Stories about the emergence of football, both in South America and in continental Europe, frequently invoke British sailors (or railway workers) playing on the docks with local factory workers. But in reality, it was traveling British elites, mostly businessmen, who shared their love of soccer with anglophile local elites. In some cases, those anglophile elites went directly to the source, attending British schools and bringing a love of the game back to share with other anglophile elites.
The one apparent exception to this rule appears to be in Bilbao, where English factory workers did seem to play a substantial role in the early dissemination of the game. Yet even here, Bilbao is the outlier within the larger story of soccer’s development in Spain. In Barcelona, Madrid, Galicia, and Seville, it was English and/or anglophile elites who fostered the growth of the game.

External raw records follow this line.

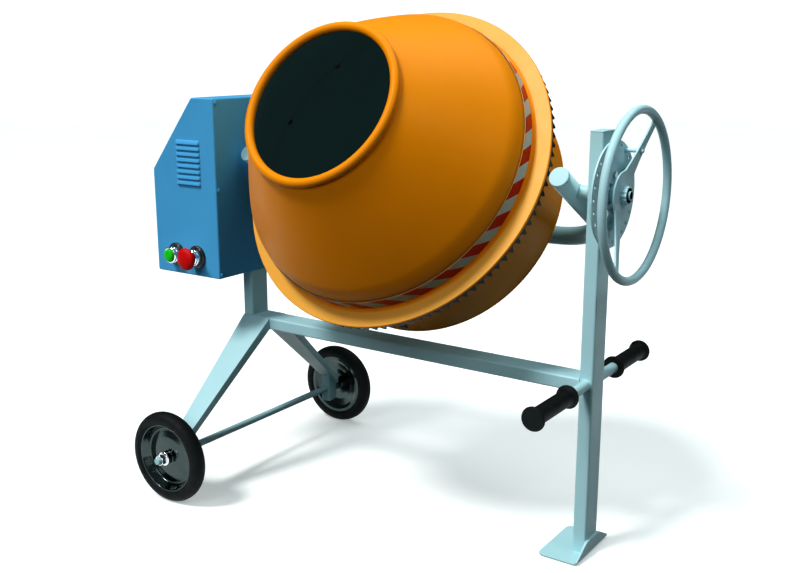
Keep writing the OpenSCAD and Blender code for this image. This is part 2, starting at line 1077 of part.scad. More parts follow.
// On the wall's inner face at one blade foot, with Z pointing at the drum's axis
module foot_place(s) {
  translate([wall_r(s), 0, s])
    rotate([0, -90 - basin_taper, 0])
      children();
}

// The bolt of each blade foot
module blade_bolt_places() {
  for (a = blade_angles)
    rotate(a)
      for (s = blade_feet)
        foot_place(s)
          translate([0, blade_bolt_y, 0])
            children();
}

// A curved paddle on two bolted feet
module mixing_blade(a) {
  paddle_t = 5;
  rotate(a)
    difference() {
      union() {
        rotate([90, 0, 0])
          translate([0, 0, -paddle_t / 2])
            linear_extrude(paddle_t)
              polygon([
                [200, -130],
                [282, -140],
                [296, -100],
                [296, 60],
                [270, 90],
                [215, 60],
                [200, -20]
              ]);
        for (s = blade_feet)
          foot_place(s) {
            translate([-14, -18, 0.8])
              cube([28, 36, 4]);
            translate([-12, -paddle_t / 2, 4])
              cube([24, paddle_t, 30]);
          }
      }
      for (s = blade_feet)
        foot_place(s)
          translate([0, blade_bolt_y, 0])
            rod_z(-10, 20, 4);
    }
}

module mixing_blade_1() color([0.45, 0.46, 0.47])
  on_drum_axis()
    mixing_blade(blade_angles[0]);

module mixing_blade_2() color([0.45, 0.46, 0.47])
  on_drum_axis()
    mixing_blade(blade_angles[1]);

// Bolts of the blade feet and of the shaft's flange
module drum_bolts() color(steel)
  on_drum_axis() {
    blade_bolt_places() {
      rod_z(-sheet - 1.5, 11, 4);
      rod_z(-sheet - 4.5, -sheet - 1.5, 8);
      translate([0, 0, 4.8])
        hexagon(13, 5);
    }
    hub_bolt_places() {
      rod_z(-basin_floor_s - 8, sheet - basin_floor_s, 5);
      translate([0, 0, sheet - basin_floor_s])
        hexagon(17, 6);
      translate([0, 0, -basin_floor_s - 14])
        hexagon(17, 6);
    }
  }

// Shaft with a bolted flange under the drum's floor
module drum_shaft() color(steel)
  on_drum_axis()
    difference() {
      union() {
        rod_z(-350, sheet - basin_floor_s, shaft_r);
        rod_z(hub_s1 + 0.3, -basin_floor_s, 18);
        rod_z(-basin_floor_s - 8, -basin_floor_s, 68);
      }
      hub_bolt_places()
        rod_z(-basin_floor_s - 9, 1 - basin_floor_s, 5);
    }

module drum_shaft_nut() color(steel)
  on_drum_axis()
    difference() {
      union() {
        rod_z(hub_s0 - 3.3, hub_s0 - 0.3, 20);
        translate([0, 0, hub_s0 - 15.3])
          hexagon(36, 12);
      }
      rod_z(hub_s0 - 20, hub_s0, shaft_r);
    }

// ---- Yoke ----

// The U of the yoke as a solid bar of radius r, in drum coordinates
module yoke_bar(r, front) {
  straight = yoke_depth - bend_r;
  for (side = [0, 1])
    mirror([side, 0, 0]) {
      reach = [arm_x, left_arm_x][side];
      translate([reach, 0, 0])
        rod_z(-straight, front, r);
      translate([reach - bend_r, 0, -straight])
        rotate([90, 0, 0])
          rotate([0, 0, -90])
            rotate_extrude(angle = 90)
              translate([bend_r, 0])
                circle(r);
    }
  translate([0, 0, -yoke_depth])
    rod_x(-left_arm_x + bend_r, arm_x - bend_r, r);
}

module yoke_tube() color(frame_colour)
  on_drum_axis()
    difference() {
      yoke_bar(yoke_d / 2, arm_front - 3);
      yoke_bar(yoke_d / 2 - 3, arm_front);
      rod_z(-yoke_depth - 40, -yoke_depth + 40, hub_r);
      rod_x(arm_x, arm_x + 40, right_trunnion_r);
      rod_x(-left_arm_x - 40, -left_arm_x + 40, left_trunnion_r);
    }

module yoke_end_caps() color(frame_colour)
  on_drum_axis()
    for (x = [-left_arm_x, arm_x])
      translate([x, 0, arm_front - 3]) {
        cylinder(h = 2, r = yoke_d / 2);
        translate([0, 0, 2])
          cylinder(h = 2, r1 = yoke_d / 2, r2 = yoke_d / 2 - 3);
      }

// Hollow pivot that the pinion shaft runs through
module trunnion_left() color(frame_colour)
  on_tilt_axis()
    difference() {
      rod_x(-496, -379.3, left_trunnion_r);
      rod_x(-500, -370, 13);
    }

// Bushes for the pinion shaft, in both ends of the hollow pivot
module shaft_bushes() color(bronze)
  on_tilt_axis()
    for (x = [-399, -496])
      difference() {
        rod_x(x, x + 18, 13);
        rod_x(x - 1, x + 19, pinion_shaft_r + running);
      }

// Pivot with a square end that carries the handwheel and a bore for its draw bolt
module trunnion_right() color(frame_colour)
  on_tilt_axis()
    difference() {
      union() {
        rod_x(arm_x - 12, post_out + 6, right_trunnion_r);
        block([post_out + 6, -square_half, -square_half], [post_out + 27, square_half, square_half]);
      }
      rod_x(arm_x - 13, post_out, spring_chamber_r);
      rod_x(arm_x - 13, post_out + 28, draw_bolt_r + 0.1);
    }

module bearing_housing() color(frame_colour)
  on_drum_axis()
    difference() {
      rod_z(hub_s0, hub_s1, hub_r);
      rod_z(hub_s0 - 1, hub_s0 + bearing_w, bearing_r);
      rod_z(hub_s1 - bearing_w, hub_s1 + 1, bearing_r);
      rod_z(hub_s0, hub_s1, bearing_r - 5);
    }

module drum_bearings() color(steel)
  on_drum_axis()
    for (s = [hub_s0, hub_s1 - bearing_w])
      difference() {
        rod_z(s, s + bearing_w, bearing_r);
        rod_z(s - 1, s + bearing_w + 1, shaft_r + running);
      }

// ---- Handwheel ----

module rim_torus() {
  translate([rim_x, 0, 0])
    rotate([0, 90, 0])
      rotate_extrude($fn = 120)
        translate([rim_r, 0])
          circle(rim_bar);
}

module handwheel_rim() color(frame_colour)
  on_tilt_axis()
    rim_torus();

// Round hub plate, square socket and two tapered arms that rise to the rim
module handwheel_spokes() color(frame_colour)
  on_tilt_axis()
    difference() {
      union() {
        rod_x(hub_plate_x, hub_plate_x + hub_plate_t, 47);
        rod_x(hub_plate_x - 18, hub_plate_x, 19);
        for (a = [pin_angle, pin_angle + 180])
          rotate([a, 0, 0])
            handwheel_arm();
      }
      block(
        [hub_plate_x - 19, -square_half - 0.3, -square_half - 0.3],
        [hub_plate_x, square_half + 0.3, square_half + 0.3]
      );
      rod_x(hub_plate_x - 1, hub_plate_x + 10, draw_bolt_r);
      rim_torus();
      rotate([pin_angle, 0, 0])
        translate([0, index_r, 0])
          rod_x(hub_plate_x - 10, hub_plate_x + 30, pin_r);
    }

// One arm along Y, from the hub plate out to the rim
module handwheel_arm() {
  start = 38;
  rise = atan2(rim_x - hub_plate_x - hub_plate_t, rim_r - start);
  run = (rim_r - start) / cos(rise);
  translate([hub_plate_x, start, 0])
    rotate([0, 0, -rise])
      rotate([0, 90, 0])
        linear_extrude(hub_plate_t)
          polygon([[-28, -4], [28, -4], [9, run - 6], [-9, run - 6]]);
}

module lock_pin() color(frame_colour)
  on_tilt_axis()
    rotate([pin_angle, 0, 0])
      translate([0, index_r, 0])
        rod_x(post_out + disc_dish - 3, hub_plate_x + 22, pin_r);

// Bolt through the handwheel's hub, with a nut at each end
module draw_bolt() color(frame_colour)
  on_tilt_axis() {
    rod_x(arm_x + 6, hub_plate_x + 20, draw_bolt_r);
    rod_x(arm_x + 6, arm_x + 14, spring_chamber_r - 0.3);
    difference() {
      translate([hub_plate_x + hub_plate_t, 0, 0])
        rotate([0, 90, 0])
          hexagon(32, 12);
      rod_x(hub_plate_x, hub_plate_x + 30, draw_bolt_r);
    }
    rod_x(hub_plate_x + hub_plate_t, hub_plate_x + hub_plate_t + 1, draw_bolt_r + 1);
    rod_x(hub_plate_x + 15, hub_plate_x + 20, bolt_end_r);
  }

// Compression spring that keeps the lock pin in the index disc
module lock_spring() color(steel)
  on_tilt_axis() {
    coils = 7;
    x0 = arm_x + 14.2;
    x1 = post_out - 0.2;
    wire = 1.2;
    step = (x1 - x0 - 2 * wire) / (coils - 1);
    for (i = [0 : coils - 1])
      translate([x0 + wire + i * step, 0, 0])
        rotate([0, 90, 0])
          rotate_extrude($fn = 48)
            translate([7.7, 0])
              circle(wire, $fn = 16);
  }

// ---- Wheels ----

// A solid rubber tyre, centred on the middle of the axle
module tyre(side) {
  r = tyre_w / 2;
  outer = tyre_d / 2;
  translate([wheel_x, side * wheel_y, wheel_z])
    rotate([-90, 0, 0])
      rotate_extrude($fn = 144)
        difference() {
          union() {
            translate([outer - r, 0])
              circle(r);
            translate([82, -r + 4])
              square([outer - r - 82, tyre_w - 8]);
          }
          translate([0, -r])
            square([82, tyre_w]);
        }
}

// Pressed disc, channel rim and hub tube
module wheel(side) {
  rim_half = 15;
  bore = axle_r + running;
  translate([wheel_x, side * wheel_y, wheel_z])
    mirror([0, side < 0 ? 1 : 0, 0])
      rotate([-90, 0, 0])
        rotate_extrude($fn = 144)
          polygon([
            [bore, -23.5],
            [15, -23.5],
            [15, -4],
            [24, -3],
            [44, -7],
            [66, -7],
            [72, -12],
            [78, -rim_half],
            [82, -rim_half],
            [82, rim_half],
            [78, rim_half],
            [72, 9],
            [66, -3],
            [44, -3],
            [24, 1],
            [15, 2],
            [15, 16],
            [bore, 16]
          ]);
}

module tyre_near() color(black)
  placed()
    tyre(-1);

module wheel_near() color(steel)
  placed()
    wheel(-1);

module tyre_far() color(black)
  placed()
    tyre(1);

module wheel_far() color(steel)
  placed()
    wheel(1);

main_beam();
motor_side_post();
handwheel_side_post();
post_cap();
foot_plate();
leg_near();
leg_far();
axle_brackets();
wheel_axle();
axle_nuts();
handle_bar();
handle_grips();
index_disc();
index_disc_bolts();
trunnion_bushes();
housing_shell();
housing_back_plate();
housing_screws();
motor_bracket();
motor_body();
switch_blocks();
button_base_rings();
button_collars();
drive_belt();
power_inlet();
motor_shaft();
motor_pulley();
pinion_shaft();
pinion_gear();
large_pulley();
yoke_tube();
yoke_end_caps();
trunnion_right();
trunnion_left();
shaft_bushes();
bearing_housing();
drum_bearings();
drum_shaft();
drum_shaft_nut();
drum_upper_shell();
mouth_ring();
drum_collar();
stripe_band();
drum_basin();
ring_gear();
ring_gear_bolts();
mixing_blade_1();
mixing_blade_2();
drum_bolts();
handwheel_rim();
handwheel_spokes();
lock_pin();
draw_bolt();
lock_spring();
tyre_near();
wheel_near();
tyre_far();
wheel_far();
start_button();
stop_button();
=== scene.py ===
"""Tilting-drum concrete mixer: detailed meshes, paint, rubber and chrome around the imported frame."""

import json
import math

import bmesh
import bpy
from mathutils import Matrix, Vector


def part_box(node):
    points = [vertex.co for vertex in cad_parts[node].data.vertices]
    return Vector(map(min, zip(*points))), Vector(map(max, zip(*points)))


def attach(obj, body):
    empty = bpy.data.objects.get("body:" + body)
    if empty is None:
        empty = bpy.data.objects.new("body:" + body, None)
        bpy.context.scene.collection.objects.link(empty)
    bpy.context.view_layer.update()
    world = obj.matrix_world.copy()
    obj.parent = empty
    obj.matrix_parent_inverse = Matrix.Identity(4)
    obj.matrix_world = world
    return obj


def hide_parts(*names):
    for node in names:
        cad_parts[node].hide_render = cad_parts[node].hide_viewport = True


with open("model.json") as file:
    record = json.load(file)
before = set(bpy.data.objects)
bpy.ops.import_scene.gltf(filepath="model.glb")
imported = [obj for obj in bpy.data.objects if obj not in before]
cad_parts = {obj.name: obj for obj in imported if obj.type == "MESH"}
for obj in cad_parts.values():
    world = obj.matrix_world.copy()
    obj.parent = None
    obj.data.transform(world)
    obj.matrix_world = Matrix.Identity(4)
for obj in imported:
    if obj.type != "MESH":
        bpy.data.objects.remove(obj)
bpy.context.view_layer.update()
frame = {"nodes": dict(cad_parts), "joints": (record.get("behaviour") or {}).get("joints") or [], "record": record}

MM = 0.001
ROUND = 192
FINE = 240
NODES = frame["nodes"]
JOINTS = {joint["name"]: joint for joint in frame["joints"]}
BODY_OF = {node: body for body, nodes in frame["record"]["behaviour"]["bodies"].items() for node in nodes}
SLOT_OF = {part["node"]: part["material_slot"] for part in frame["record"]["subparts"]}


# ---- Places and sizes read from the frame ----


def axes(origin, along, across=(1, 0, 0)):
    """Matrix of a local frame at origin with Z along one direction and X as near as can be to another."""
    z = Vector(along).normalized()
    x = (Vector(across) - Vector(across).dot(z) * z).normalized()
    y = z.cross(x)
    matrix = Matrix((x, y, z)).transposed().to_4x4()
    matrix.translation = Vector(origin)
    return matrix


class Span:
    """How far a node reaches along and around a local frame's Z."""

    def __init__(self, node, place):
        inverse = place.inverted()
        points = [inverse @ v.co for v in NODES[node].data.vertices]
        radii = [math.hypot(p.x, p.y) for p in points]
        self.s0, self.s1 = min(p.z for p in points), max(p.z for p in points)
        self.r0, self.r1 = min(radii), max(radii)
        self.mid = (self.s0 + self.s1) / 2


tilt_point = Vector(JOINTS["tilt"]["pos_m"])
drum_place = axes(tilt_point, JOINTS["drum_spin"]["axis"])
tilt_place = axes(tilt_point, (1, 0, 0), (0, 1, 0))


# ---- Mesh helpers ----


def new_piece(name, mesh, body, materials, replaces=()):
    """Links a mesh as a piece that rides on a body, with smooth faces and weighted normals."""
    mesh.name = name
    for face in mesh.polygons:
        face.use_smooth = True
    piece = bpy.data.objects.new(name, mesh)
    bpy.context.scene.collection.objects.link(piece)
    for material in materials:
        mesh.materials.append(material)
    normals = piece.modifiers.new("normals", "WEIGHTED_NORMAL")
    normals.keep_sharp = True
    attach(piece, body)
    if replaces:
        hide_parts(*replaces)
    return piece


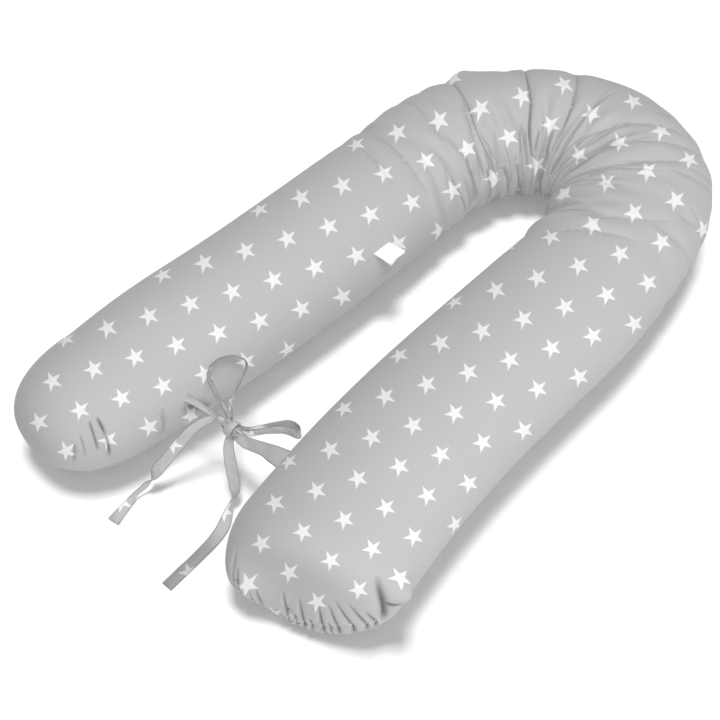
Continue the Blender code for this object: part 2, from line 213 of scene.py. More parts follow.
def coverGrid(spine, grid):
    # Places of the cover's points, the smooth cover through them, and its faces
    along = ringPlaces(spine, grid)[1:-1]
    turn = columnTurns(grid)
    rings, columns = len(along), len(turn)
    tips = [-tube["startEnd"][0], spine["length"] + tube["finishEnd"][0]]
    alongAll = np.append(np.repeat(along, columns), tips)
    turnAll = np.append(np.tile(turn, rings), [0, 0])
    faces = []
    for ring in range(rings - 1):
        base = ring * columns
        for column in range(columns):
            after = (column + 1) % columns
            faces.append((base + column, base + after, base + columns + after, base + columns + column))
    first, last = rings * columns, rings * columns + 1
    top = (rings - 1) * columns
    for column in range(columns):
        after = (column + 1) % columns
        faces.append((first, after, column))
        faces.append((last, top + column, top + after))
    return {
        "along": along, "turn": turn, "alongAll": alongAll, "turnAll": turnAll,
        "points": coverPoints(spine, alongAll, turnAll), "faces": faces,
    }


def meshOf(name, grid):
    mesh = bpy.data.meshes.new(name)
    mesh.from_pydata(grid["points"].tolist(), [], grid["faces"])
    mesh.validate()
    normals = np.zeros(len(grid["points"]) * 3, np.float32)
    mesh.vertex_normals.foreach_get("vector", normals)
    return mesh, normals.reshape(-1, 3).astype(float)


spine = makeSpine(tube)

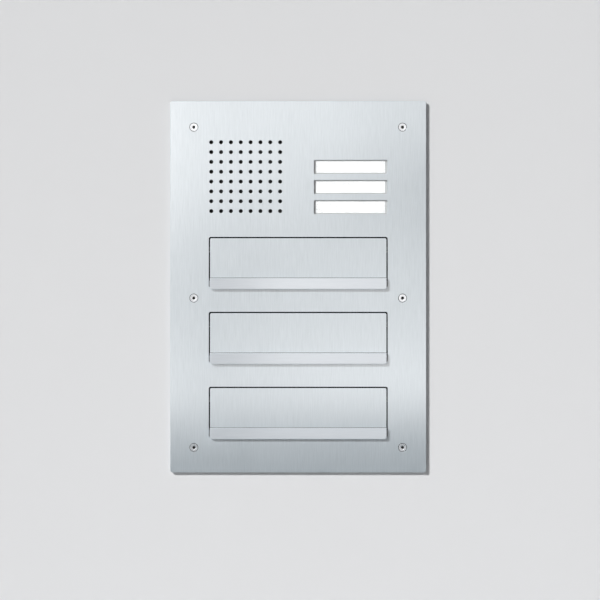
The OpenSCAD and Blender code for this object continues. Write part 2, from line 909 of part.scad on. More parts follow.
button_springs(1);  // button_springs_1
button_springs(2);  // button_springs_2
button_springs(3);  // button_springs_3
flap_plate(1);  // flap_plate_1
flap_plate(2);  // flap_plate_2
flap_plate(3);  // flap_plate_3
flap_grip(1);  // flap_grip_1
flap_grip(2);  // flap_grip_2
flap_grip(3);  // flap_grip_3
hinge_pin(1);  // hinge_pin_1
hinge_pin(2);  // hinge_pin_2
hinge_pin(3);  // hinge_pin_3
flap_springs(1);  // flap_springs_1
flap_springs(2);  // flap_springs_2
flap_springs(3);  // flap_springs_3
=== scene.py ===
"""Looks of a flush door station with letter flaps.

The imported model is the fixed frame. The front plate, flaps, grip strips, screws, windows,
springs and speaker mesh are rebuilt in finer mesh work; the other parts keep their shape
and most get rounded edges. Lengths are in metres. X runs to the right, the front faces -Y
and Z is up.
"""

import json
import math

import bmesh
import bpy
from mathutils import Matrix, Vector


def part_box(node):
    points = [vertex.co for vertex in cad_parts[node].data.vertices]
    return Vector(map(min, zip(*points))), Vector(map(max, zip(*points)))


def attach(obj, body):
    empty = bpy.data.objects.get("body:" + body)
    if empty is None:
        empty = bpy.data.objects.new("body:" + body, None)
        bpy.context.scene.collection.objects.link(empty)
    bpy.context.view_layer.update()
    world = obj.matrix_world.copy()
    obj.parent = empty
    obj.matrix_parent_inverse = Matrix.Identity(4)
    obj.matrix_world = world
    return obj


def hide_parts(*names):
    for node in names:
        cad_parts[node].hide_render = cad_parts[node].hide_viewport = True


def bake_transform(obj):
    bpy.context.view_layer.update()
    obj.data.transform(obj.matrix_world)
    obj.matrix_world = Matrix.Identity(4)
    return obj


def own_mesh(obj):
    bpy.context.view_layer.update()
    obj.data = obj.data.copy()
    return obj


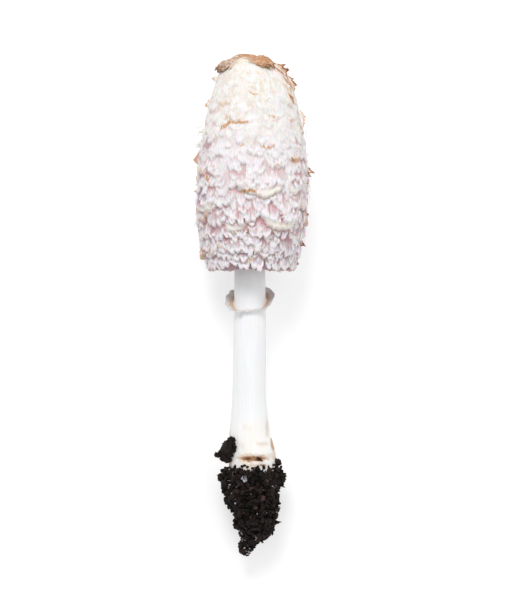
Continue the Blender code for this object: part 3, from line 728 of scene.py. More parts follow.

One notable aspect of soccer’s international expansion is how closely it tracked the global networks of British commerce, sometimes referred to as the “informal empire.” This framing of Britain’s sphere of economic influence has always been contentious, and it is worth noting Keith Hancock’s alternative conception, explicitly drawn from Adam Smith, of the Great Commercial Republic of cosmopolitan, trans-national merchants seeking the mutual benefits of global commercial exchange (Smith’s exact phrase, in reference to the use of bullion as an international currency [WN I.4.1.28], is “great mercantile republic”).
In the case of soccer, we can be fairly certain that British economic policy and naval deployments were not being shaped in order to propel soccer to global dominance. Both in Europe and South America, it was local anglophiles whose admiration of British commercial success led them to join in the pastimes of the British entrepreneurs amongst them, to emulate those pastimes in competing sports clubs of their own making, or to seek out a British education which introduced them to the beautiful game.
While the emergence of a global anglophile elite can certainly be understood through the lens of cultural imperialism, it is further notable that soccer did not long remain the province of those elites. Both in Europe and South America, the game was disseminated across class divides, perhaps in emulation of the entrepreneurial spirit of the British businessmen who had introduced them to the game.
One further reason to suspect that soccer’s growth and dispersion might be linked specifically to the entrepreneurial spirit of English merchants and businessmen is its distinct lack of success within England’s “formal” empire of former colonial holdings. In the Indian subcontinent and the West Indies, cricket became the dominant sport, while New Zealand and white South Africa adopted rugby.
Other former colonies, such as the United States and Ireland, developed their own brands of defiantly-not-British football, while Canada (somewhat understandably) opted for hockey. Australia, arguably, adopted something of each approach with cricket and their own version of (rugby) football. It seems that it was not Britain’s influence in general, but specifically its commercial influence that drove soccer’s rapid globalization.
Moreover, few would argue that the globalization of soccer has not produced the mutual benefits pursued by the Great Commercial Republic. The sport as a whole has benefited enormously from the diversity of styles developed around the world: Austria and Hungary’s wunderteam and arynscapt (golden team), Brazil’s joga bonito, Holland’s total football, Spain’s tiki taka, even Italy’s catenaccio and Germany’s gegen-pressing have made the beautiful game more beautiful and more diverse.
It is a game worthy of the World, and a Cup that runneth over. I hope that you have found some time these past three weeks to enjoy it.